I probed a little into the depths: "I can see that it would make your job easier if you were more forceful. I think the manner you have chosen is respectful, but... Do you understand what I mean?"

"Yes. Yes, of course. But I feel it is not our objective to be disrespectful. We are here only to capture the people carrying drugs and guns."

We spent another hour working with the lieutenant and aide and together we all created a note in English before we rejoined our friends at out table. I have remembered this time over the years. A Mexican military officer got a note in English that he had his enlisted men reproduce many times. The note was possibly handed to tourists over some period of time, until a better one came along.
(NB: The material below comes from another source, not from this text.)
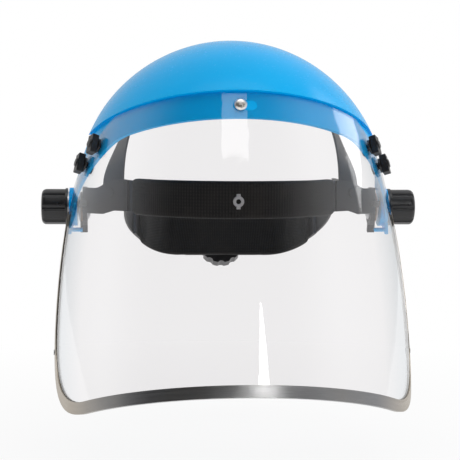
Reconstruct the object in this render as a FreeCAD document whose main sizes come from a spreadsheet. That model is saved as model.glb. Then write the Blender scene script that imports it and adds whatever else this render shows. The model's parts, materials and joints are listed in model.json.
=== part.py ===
"""Browguard face shield: ratchet headgear, tilting crown and turn-latched clear visor.

Row frame: +Z up as worn, the wearer looks along -Y, and the origin is the middle of the
axis that the crown tilts about. Left and right in the names are as seen from in front of
the shield, so right is +X, which is the wearer's left hand side.

Two sub-frames turn about that X axis. The crown frame, in which the crown and the visor
hang straight, is raised by visor_raise. The nape frame, in which the rear straps and the
ratchet lie level, drops by nape_drop from a line nape_lift above the tilt axis.
"""
import FreeCAD, Part
import Sketcher
import math
import os

doc = FreeCAD.newDocument("FaceShield")
sheet = doc.addObject("Spreadsheet::Sheet", "Sizes")

# Driving dimensions in millimetres, and degrees where the name says angle.
SIZES = {
    # visor sheet: half widths and depths of its outer face at four levels
    "brow_half": 107.0, "brow_deep": 129.8, "brow_level": 42.0,
    "pivot_half": 116.0, "pivot_deep": 133.0,
    "cheek_half": 124.7, "cheek_deep": 139.0, "cheek_level": -80.0,
    "chin_half": 123.5, "chin_deep": 145.0, "chin_level": -165.0,
    "visor_tall": 203.0, "visor_thick": 1.0, "visor_rear": -17.0, "visor_corner": 68.0,
    "slot_long": 16.0, "slot_tall": 7.0, "slot_shift": 3.0,
    "binding_wide": 8.0, "binding_thick": 0.65,
    # crown
    "visor_raise_angle": 20.0,
    "crease_level": 39.7, "band_bottom": 21.6, "crown_wall": 2.5, "crown_gap": 0.15,
    "dome_half": 115.0, "dome_deep": 141.0, "dome_tall": 117.5,
    "rim_foot": -47.0, "rim_head": -44.0, "rim_level": 41.0,
    "boss_radius": 14.0, "boss_inside": 111.0, "boss_outside": 116.8,
    "stop_reach": 17.5, "stop_peg": 1.5, "rivet_level": 30.4, "rivet_radius": 2.0,
    # turn latches
    "latch_long": 13.5, "latch_wide": 7.0, "latch_thick": 5.0, "latch_base": 5.2,
    "post_radius": 2.4,
    # front band and ears
    "band_half": 80.0, "band_deep": 97.0, "band_tall": 22.0, "band_low": -1.0,
    "band_thick": 2.0, "band_end": 10.0,
    "ear_inside": 104.0, "ear_thick": 3.0, "ear_radius": 13.5, "ear_strip": 2.5,
    "pad_front": 2.3, "pad_back": 7.0, "pad_over": 2.3, "pad_end": -42.0, "pad_gap": 0.3,
    # pivot hardware
    "bolt_radius": 4.0, "bolt_head": 9.0, "bolt_tip": 130.5,
    "knob_radius": 13.0, "knob_inside": 118.1, "knob_outside": 137.0, "insert_radius": 6.0,
    # crown straps
    "crown_strap_wide": 13.0, "crown_strap_thick": 1.5, "crown_strap_rise": 84.0,
    "crown_strap_half": 81.2, "crown_strap_base": 24.0,
    # rear straps, racks and ratchet, in the nape frame
    "nape_drop_angle": 22.5, "nape_lift": 6.5,
    "strap_tall": 18.0, "strap_thick": 1.8, "strap_side": 77.4, "strap_start": -8.0,
    "strap_turn": 12.0, "strap_rear": 100.1, "rack_end": 33.6,
    "housing_half": 33.0, "housing_tall": 25.0, "wing_end": 50.0,
    "pinion_radius": 5.0, "gear_depth": 1.0, "pinion_teeth": 10,
    "ratchet_radius": 18.0, "ratchet_deep": 13.0,
    "nape_pad_low": -16.0, "nape_pad_top": 20.0, "nape_pad_thick": 5.5, "nape_pad_end": 52.0,
}
for row, (alias, size) in enumerate(SIZES.items(), start=1):
    sheet.set("A%d" % row, alias)
    sheet.set("B%d" % row, str(size))
    sheet.setAlias("B%d" % row, alias)
doc.recompute()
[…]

Soon, though, the thin papers on which the words had been laboriously recorded wore and fell to the desert sands to be replaced by self-standing signs you encounter on approach to many of the checkpoints. I was pleased to see that the tone and many of the phrases of our original note has passed the test of time are were included in the new signs that are still used throughout Baja.

These lonely troops, living on a dusty plain in a desert far from anything they have ever known had been so giving and warmly considerate. By their answers to questions concerning their letter and intents they had revealed an understanding of the basic principles of respect and concern, even for a type of people of whom they have little comprehension. And yet they always wanted to be respectful.

I've spent a lot of time wondering how our own U.S. youth would react to a scenario where a country wealthier than ours decides it likes what we have and want to buy into it. This fictitious nationality pushes through our borders and insults us with their wealth and power and then expects us to respect them? I don't think so! It doesn't take much to elevate these aspects of the Mexican to a level equal to our own. When a person in power chooses to show respect in favor of making course demands you're dealing, I think, with a person who commands the same respect he or she offers.